Mick’s seems more like club historian than he does kit or groundsman and he looks to be in a dilemma, stuck between rolling back the years with us, and getting on with his work. He’s been generous enough with his time, and we leave him to it.


Never more than fifteen minutes away from a Lancashire down poor and content with our morning’s work we’re thinking about heading off when our old friend Sue emerges from the club house doors and racing past us there’s a long enough moment for us to let us know Josh is back. Josh manages the commercial aspects of the club and this engulfs anything to do with revenues, sponsorship, as well as dealing with the local press. The bar area is a bit busier with committee members and volunteers now, another addition being Greg.
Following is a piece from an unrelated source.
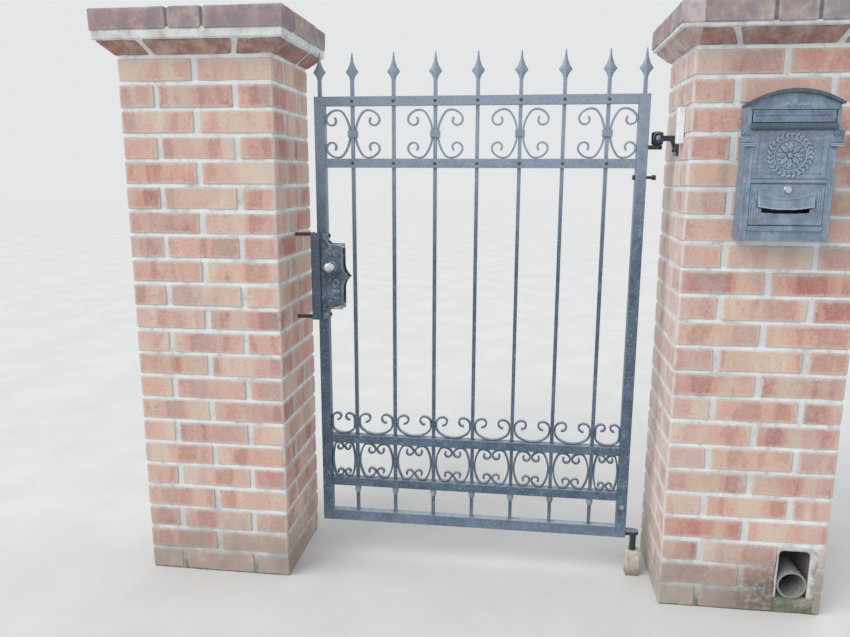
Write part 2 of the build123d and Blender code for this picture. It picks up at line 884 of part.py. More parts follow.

Prior to the visit I noticed a Premier League logo on the club’s website, noted as a partner, and I’m curious to know how this fits with a club four divisions down from England’s top flight, the richest in the world. It’s worth keeping in mind here, just TV money alone generates £5bn a year for the Premier League. The top 20 clubs in the country received around half of that for the 2018/19 season with the top six pocketing just shy of 3% each. Chorley? 0.0005%. At that rate it’s roughly a whole division getting around 0.01%.


Whilst the gulf in payments is one thing the rules around how it can be spent are just as contrary. A top flight club can spend it’s money however it sees a fit. Though plenty of the top clubs have community programs, there is nothing in the FA handbook obliging a Premier League club to have a community program. A club like Chorley cannot spend grants directly on the team (salary) or capital (kit or stadium), instead it must funnel funds in to the community.

Clubs like Chorley need many things to survive, but the cornerstone is it’s people, inside and out of the club. When we spot the a certificate behind the bar for winning the best away day in the league last season it hits you in the face how big the heart of this club is, and grant or not they care about the community and they care about the football experience.


Nonetheless they’re using this money to touch lives for the better across so many demographics. At youth level there are free coaching clinics. Chorley (according to ukcrimestats.com) has a crime index of 83.3 (across the last two years out of 100). No one football club on their own could drastically reduces crime in their local area, but getting kids playing, exercising and off the streets can’t be a bad thing.


My trip back to the UK has been fuelled by pastry and saturated fats and it’s no shock two thirds of adults in the UK are currently classed as overweight or obese, the most damed age bracket being 45-54. Again, this is another area the club have targeted with a walking football initiative, which is growing so quickly they believe there’s enough interest to start and support a local league.


Both of these initiatives are designed to improve wellbeing, physically and mentally, and the latter has become more prominent in the last few years with ‘invisible illnesses’ taking more lives than ever before, be it through anxiety and depression, or for older generations; dementia.


From personal experience I’ve seen how dementia can virtually destroy a loved one, and providing a ‘normal’ life to someone unlucky enough to suffer in such a debilitating way can be challenging and in many cases focus leans towards the last parts of the journey being as enjoyable and comfortable as possible - something the club are attuned to with the introduction of ‘Football Memories’. This allows senior supporters a place to reminisce happier teams with the support of others who find themselves too in the same distressing boat.

When you see what Chorley are accomplishing on a oily rag, relative to Premier League riches, it makes you think how the thirty quid spent down the pub watching City, United, Liverpool or Spurs could be doing so much more for the foundations of the game and the community.


It makes you think, if Chorley can do this on a shoe string, how much more should the Premier League clubs be doing?